The conspiratorially inclined also had a variety of theories regarding the means of destruction. An incendiary bullet fired from the ground was one possibility. (The FBI examined some suspicious footprints at one point but found nothing.) Another theory suggested a small plane had fired on the Hindenburg from above. One letter writer insisted it had been shot down by a New York City police lieutenant on the orders of Mayor Fiorello La Guardia.

The most common suspicion, though, was that a bomb had been hidden somewhere within the ship’s vast interior, ready to be activated by either a timer or a change in barometric pressure.

One sabotage theory focused on an American passenger named Joseph Spaeh (or Späh). 

A German steward reported that he seemed suspiciously aloof and “unsympathetic to the airship travel.” It also happened that Spaeh was a professional contortionist and acrobat, useful talents for climbing around the ship’s interior structure and planting a bomb. At the urging of the base’s naval commander, the FBI checked out Spaeh and found nothing to incriminate him.

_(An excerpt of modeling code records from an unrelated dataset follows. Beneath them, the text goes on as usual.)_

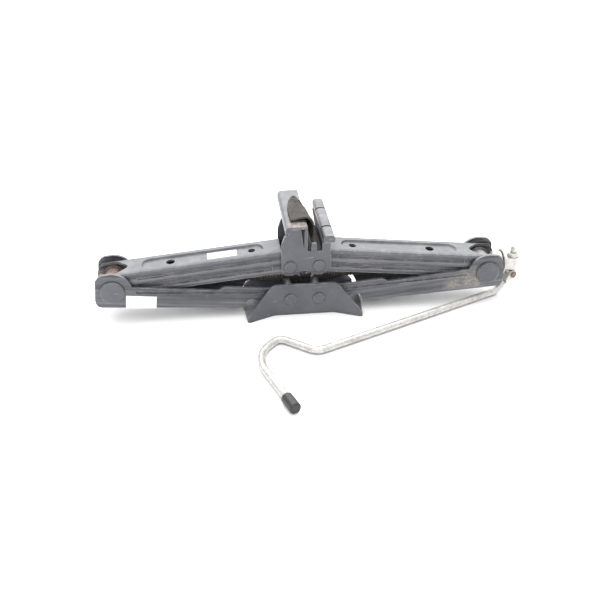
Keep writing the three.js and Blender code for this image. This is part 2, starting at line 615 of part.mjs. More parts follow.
const centreLine = crankPath();
const lastStraight = centreLine.curves.at(-1);
const grip = lastStraight.v2;
const gripWay = grip.clone().sub(lastStraight.v1).normalize();
addPiece('crank_rod', roundBar(centreLine, ROD_RADIUS, 10, 64), STEEL);
addPiece('crank_fork', crankFork(), STEEL);

// The cap slides over the rod's end and is closed at its far end.
function crankCap() {
  const { radius, length } = CAP;
  const bore = ROD_RADIUS + GAP;
  const depth = length - 3;
  const geometry = new THREE.LatheGeometry([
    [0, depth], [bore, depth], [bore, 0], [radius - 0.6, 0], [radius, 0.8], [radius, length - 1.4],
    [radius - 1.2, length], [0, length]].map((p) => new THREE.Vector2(...p)), 20);
  geometry.applyQuaternion(new THREE.Quaternion().setFromUnitVectors(Y, gripWay));
  const start = grip.clone().addScaledVector(gripWay, GAP - depth);
  geometry.translate(start.x, start.y, start.z);
  return solid(geometry);
}
addPiece('crank_cap', crankCap(), PLASTIC);

// ---- blank labels ----

const sticker = new THREE.Group();
sticker.position.set(-TRUNNION_X, 0, TRUNNION_Z);
sticker.rotation.set(0, CLOSED_ANGLE, 0);
const lowLabel = outline([[13.5, -18], [43.5, -16.9], [43.5, -3.4], [13.5, -3.4]]);
addPiece('label_lower', prismY(lowLabel, -LOWER_HALF_WIDTH - 0.35, -LOWER_HALF_WIDTH - 0.05), PAPER, sticker);
jack.add(sticker);

export default jack;
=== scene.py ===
"""A closed scissor jack: satin black pressed arms, slotted saddle, lead screw and folding crank."""
import math

import bmesh
import bpy
from mathutils import Matrix, Vector, noise


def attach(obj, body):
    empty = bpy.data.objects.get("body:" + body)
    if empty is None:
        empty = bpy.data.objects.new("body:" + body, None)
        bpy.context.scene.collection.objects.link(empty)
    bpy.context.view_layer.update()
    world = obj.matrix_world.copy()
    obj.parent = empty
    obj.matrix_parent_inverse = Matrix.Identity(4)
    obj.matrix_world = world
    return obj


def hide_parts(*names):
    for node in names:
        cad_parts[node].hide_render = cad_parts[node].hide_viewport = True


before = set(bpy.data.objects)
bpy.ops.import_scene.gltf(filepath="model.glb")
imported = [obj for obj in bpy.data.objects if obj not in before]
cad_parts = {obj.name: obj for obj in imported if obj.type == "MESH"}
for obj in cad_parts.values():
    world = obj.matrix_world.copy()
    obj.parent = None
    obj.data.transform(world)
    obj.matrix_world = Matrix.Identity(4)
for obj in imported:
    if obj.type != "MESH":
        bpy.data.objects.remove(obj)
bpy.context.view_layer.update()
MM = 0.001

# ---- camera, floor and light ----

CAMERA_AZIMUTH = math.radians(-7.29)
CAMERA_ELEVATION = math.radians(32.18)
CAMERA_ROLL = math.radians(0.66)
CAMERA_DISTANCE = 0.856
CAMERA_TARGET = Vector((-0.0018, 0.0, 0.002))
LENS = 48.6
SENSOR = 36.0
SKY_HORIZON = 0.60
SKY_ZENITH = 1.70
SKY_IN_VIEW = 1.1                    # what the camera itself sees of the sky
FLOOR_REACH = 8.0
FLOOR_GREY = 0.95
FLOOR_ROUGHNESS = 0.9
# Area lights: name, place, target, size and power in watts.
LIGHTS = (
    ("overhead", (0.05, 0.35, 1.3), (0.0, 0.0, 0.0), (1.6, 1.1), 11.0),
    ("front", (-0.5, -1.2, 0.75), (0.0, 0.0, 0.03), (1.0, 0.8), 3.5),
    ("back", (0.1, 1.7, 1.15), (0.0, 0.0, 0.03), (3.4, 1.1), 40.0))


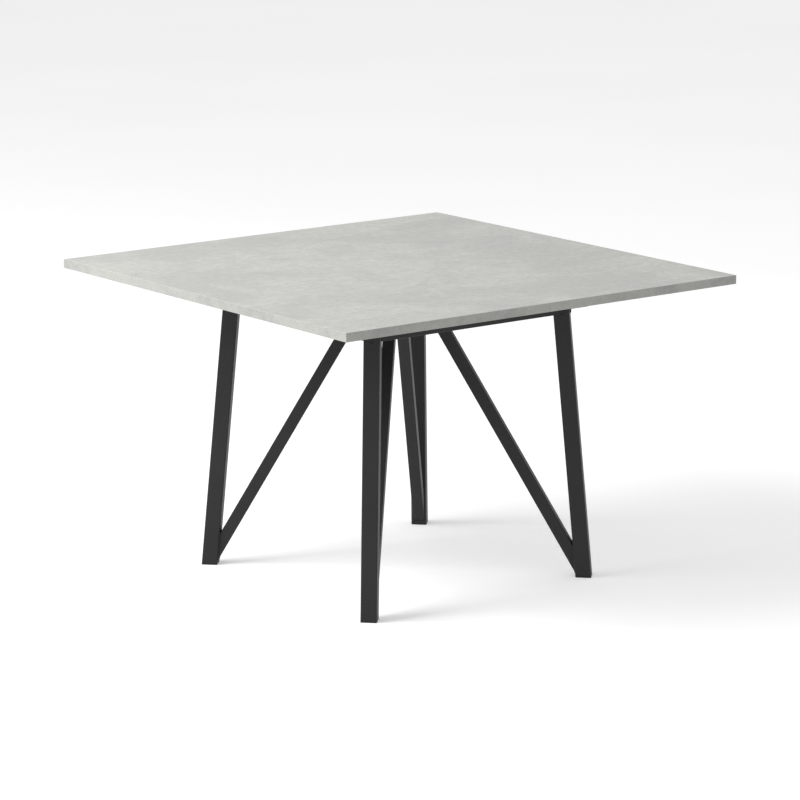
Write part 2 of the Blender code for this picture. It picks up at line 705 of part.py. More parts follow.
def build_base():
    for index, name in enumerate(("near", "right", "far", "left")):
        make_ring_rail(f"ring_rail_{name}", index * math.pi / 2)
    make_hub_plate()
    for corner, (sx, sy) in CORNERS.items():
        make_spoke(f"spoke_{corner}", sx, sy)
        make_corner_plate(f"corner_plate_{corner}", sx, sy)
        make_outer_tube(f"leg_outer_{corner}", sx, sy)
        make_inner_tube(f"leg_inner_{corner}", sx, sy)
        make_glide(f"foot_glide_{corner}", sx, sy)


def build_slides():
    for half in HALVES:
        make_cross_plate(half)
    for label, side in SIDES.items():
        make_fixed_member(f"slide_fixed_{label}", side)
        make_pinion(f"pinion_{label}", side)
        make_pin(f"pinion_pin_{label}", side)
        for half in HALVES:
            make_bar(f"slide_bar_{half}_{label}", half, side)
            make_rack(f"rack_{half}_{label}", half, side)


def build_top():
    for half in HALVES:
        make_top_panel(half)
    make_dowels()
    for label, side in SIDES.items():
        make_latch(label, side)


def build_leaf():
    make_leaf()
    for label, side in SIDES.items():
        make_runner(f"leaf_runner_{label}", side)


clear_scene()
Kit.parts = new_collection("extendable_dining_table")
Kit.cutters = new_collection("cutters")
build_base()
build_slides()
build_top()
build_leaf()
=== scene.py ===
"""Looks of the extendable dining table: laminate, coated tube, welds, fixings, slides and a soft studio."""
import json
import math

import bmesh
import bpy
from mathutils import Matrix, Vector


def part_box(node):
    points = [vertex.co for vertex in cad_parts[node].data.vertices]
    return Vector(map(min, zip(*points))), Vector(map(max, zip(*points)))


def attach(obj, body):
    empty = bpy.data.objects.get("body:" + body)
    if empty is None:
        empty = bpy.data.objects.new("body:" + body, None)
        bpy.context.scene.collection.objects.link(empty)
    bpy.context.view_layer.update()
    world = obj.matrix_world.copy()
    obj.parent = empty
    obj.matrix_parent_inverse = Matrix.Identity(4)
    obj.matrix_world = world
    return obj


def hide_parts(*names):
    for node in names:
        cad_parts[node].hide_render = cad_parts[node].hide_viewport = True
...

Decades Later, a New Suspect Emerges

Passengers in the dining area of the Hindenburg dirigible during the 1930s
CORBIS/Corbis via Getty Images
Passengers in the dining area of the Hindenburg dirigible during the 1930s

Spaeh would not be the only suspect. In a popular 1962 book, Who Destroyed the Hindenburg?, writer and military historian A. A. Hoehling accused a crew member of being the saboteur. Based on his own research, Hoehling believed that Eric (or Erich) Spehl, a 26-year-old rigger, had planted a bomb on board, supposedly egged on by his communist girlfriend. Hoehling admitted his case against Spehl was “circumstantial.”

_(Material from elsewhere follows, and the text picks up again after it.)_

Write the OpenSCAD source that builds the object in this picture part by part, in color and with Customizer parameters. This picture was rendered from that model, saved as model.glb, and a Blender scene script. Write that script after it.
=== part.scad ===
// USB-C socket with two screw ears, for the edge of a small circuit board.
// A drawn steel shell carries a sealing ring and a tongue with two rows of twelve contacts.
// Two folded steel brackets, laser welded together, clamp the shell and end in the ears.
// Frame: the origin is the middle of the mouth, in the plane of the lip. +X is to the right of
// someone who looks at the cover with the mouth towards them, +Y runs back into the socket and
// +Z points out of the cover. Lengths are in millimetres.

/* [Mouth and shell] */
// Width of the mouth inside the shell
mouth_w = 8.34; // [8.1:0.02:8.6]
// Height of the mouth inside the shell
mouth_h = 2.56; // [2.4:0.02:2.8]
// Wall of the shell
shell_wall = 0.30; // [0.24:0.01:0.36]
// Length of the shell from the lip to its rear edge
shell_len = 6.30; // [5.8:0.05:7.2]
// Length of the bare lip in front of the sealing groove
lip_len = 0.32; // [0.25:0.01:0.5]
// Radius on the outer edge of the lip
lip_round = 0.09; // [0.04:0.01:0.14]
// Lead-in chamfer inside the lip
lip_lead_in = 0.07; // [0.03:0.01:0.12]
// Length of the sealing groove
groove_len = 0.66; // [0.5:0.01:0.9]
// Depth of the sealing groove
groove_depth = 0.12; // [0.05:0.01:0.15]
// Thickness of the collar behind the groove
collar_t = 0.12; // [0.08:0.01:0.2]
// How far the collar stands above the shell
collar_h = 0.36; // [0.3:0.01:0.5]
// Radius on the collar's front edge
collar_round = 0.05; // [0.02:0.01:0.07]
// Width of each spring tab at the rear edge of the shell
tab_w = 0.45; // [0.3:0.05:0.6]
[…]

In 1972, another author, Michael M. Mooney, also pointed the finger at Spehl in his book, The Hindenburg. This time, enterprising German reporters tracked down a woman they identified as Spehl’s former fiancée, who denounced the theory as “absolute madness.”

Mooney’s book, in turn, became source material for the 1975 film The Hindenburg, which made a similar case but changed the supposed saboteur’s name.

The real Spehl, meanwhile, was in no position to defend himself. He had been dead since 1937, a victim of the crash.

Official Inquiries Blame Atmospheric Conditions

The U.S. and German governments each conducted inquiries into the crash, releasing their findings in July 1937 and January 1938 respectively.

Both concluded that atmospheric conditions that rainy evening had led to the disaster, although they differed as to the exact mechanism. The Americans suggested an electrical phenomenon called a “brush discharge” had most likely ignited leaking hydrogen, starting the fast-moving fire. The Germans favored the spark theory originally advanced by Hugo Eckener.

Even so, neither inquiry totally wrote off the possibility of sabotage. Nor have several generations of conspiracy theorists in the years since.

Although the general consensus among experts today is that the disaster was an accident, exactly what—or who—destroyed the Hindenburg may never be known with absolute certainty.